Cloud computing has been established in recent years as the key technology to offer on-demand access to computing and storage resources. This has been exemplified by both public Cloud providers and on-premises Cloud Management Platforms such as OpenNebula and OpenStack, out of which federated large-scale Cloud infrastructures to support scientific computing have been established, such as the EGI Federated Cloud. Indeed, the European Open Science Cloud (EOSC) is foreseen to consist of a federating core which provides seamless access to a wide range of publicly funded services supplied at national, regional, and institutional levels for science and innovation. These last years have witnessed the rise of the OASIS TOSCA (Topology Orchestration for the Specification of Cloud Applications) standard, adopted by several European projects. This standard allows one to specify the components that underpin an application architecture using a high-level YAML-based language which can be extended to include additional components to satisfy the requirements of a wide variety of applications. However, the recent advances in computing have revealed two major trends that can greatly benefit the application delivery and the computational performance: Linux containers and GPU computing.
To this aim, the Horizon 2020 DEEP-Hybrid DataCloud project is developing innovative services to facilitate the composition and deployment of complex cloud application architectures across multiple Clouds (both private and public ones). Therefore, we describe in this presentation the adoption of a visual composition approach of TOSCA templates (based on Alien4Cloud), in order to facilitate the widespread adoption of the standard, and its integration with the INDIGO-DataCloud Orchestrator, which is already part of the EOSC-HUB service catalogue. With this approach, the user can visually compose complex applications that involve, for example, the dynamic deployment of a container orchestration platform on an IaaS Cloud site that executes a highly-available Docker-based application to facilitate application delivery. The users can also deploy an Apache Mesos cluster with GPU support that contains a deep learning application for the recognition of certain plant species, offered as a service to a community of users. This introduces unprecedented flexibility, from visual composition, to the automated application delivery, using a graphical interface that is already integrated with an Orchestrator layer that performs resource provision from multiple Clouds and application configuration.
The integration of easy-to-use graphical interfaces builds a bridge between the users and the orchestration services.It also represents a step forward to foster the adoption of innovative computing services that are hidden from the user, as they can focus on the high-level description of the services requirements and definition, instead of working on their technical implementation.

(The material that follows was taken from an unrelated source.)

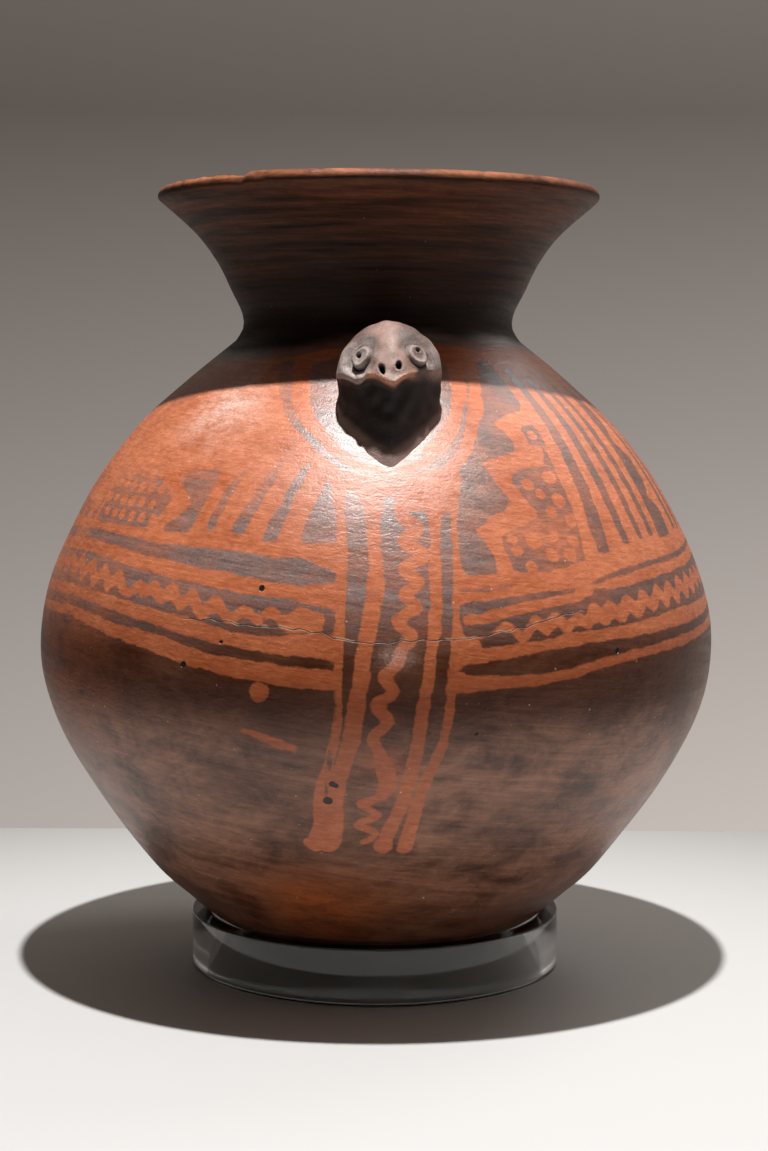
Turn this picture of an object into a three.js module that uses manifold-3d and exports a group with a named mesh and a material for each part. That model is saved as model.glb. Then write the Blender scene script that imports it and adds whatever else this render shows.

The rise of cloud computing has prompted multiple actors (industry and academia) to come up with a broad-coverage standard to allow the composition of topologies runnable on various cloud platforms, TOSCA. It is based on YAML and enables the creation of topologies using reusable and extensible components. To facilitate TOSCA's adoption among non-expert users, the Horizon 2020 DEEP-Hybrid DataCloud project has as one of its core goals, the integration of a GUI (Alien4Cloud) to compose TOSCA topologies graphically. This allows non-expert users to launch their infrastructure/application on heterogeneous clouds through the INDIGO-DataCloud Orchestrator.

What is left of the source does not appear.